Tesco Recovers From Record Loss As U.K. Sales Grow

The Tesco sign outside a branch of the supermarket in Bristol, England, November 18, 2015. After a record-breaking loss, the company appears to be almost out of rocky waters. Matt Cardy/Getty

Tesco has recovered from a record loss after reporting a return to profit and its first quarterly sales growth for three years.

The U.K. supermarket giant lost £6.3 billion ($8.9 billion) in 2015—the worst result by a British retailer to date—but on Wednesday, Tesco chief executive Dave Lewis said the group has "regained competitiveness in the U.K."

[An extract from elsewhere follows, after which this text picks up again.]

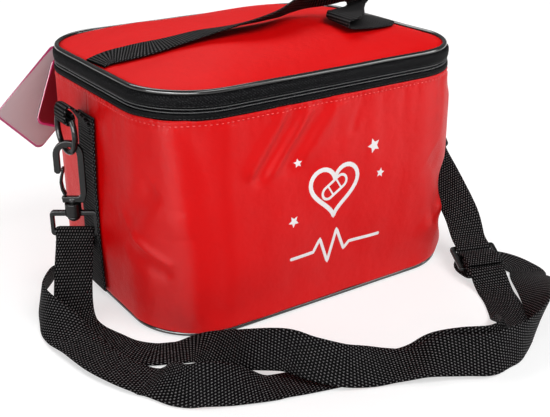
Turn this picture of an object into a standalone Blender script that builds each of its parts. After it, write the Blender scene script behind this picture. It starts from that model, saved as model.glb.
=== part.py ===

When Lewis took the challenge in September 2014, much was made of his nickname "Drastic Dave," as drastic measures were necessary to revive the group's flagging fortunes. And despite a difficult start, his management performance has been notable for its steady progress.

Tesco set out early into the current financial year with three main aims—regain U.K. competitiveness, protect and bolster the balance sheet and rebuild trust and transparency.

As a result, there has been a big sale of non-core assets, with some of Tesco's stake in Asian online business Lazada being sold to Chinese internet giant Alibaba for $129 million (£90.6 million).

In September 2015, Tesco sold its South Korean business, Homeplus, for £4.2 billion ($6 billion) and there are also reports the retailer will sell off some of its side businesses, including Dobbies Garden Centres chain, coffee shop chain Harris & Hoole and restaurant chain Giraffe.

The supermarket giant reported a £162 million ($230 million) statutory pre-tax profit for the year to February 27 with U.K. like-for-like sales up 0.9 per cent in the fourth quarter.

"Our balance sheet is stronger and we are making good progress in rebuilding trust in Tesco and our investment case," Lewis told the BBC.

Total group sales inched up 0.1 per cent to £48.4 billion ($69 billion).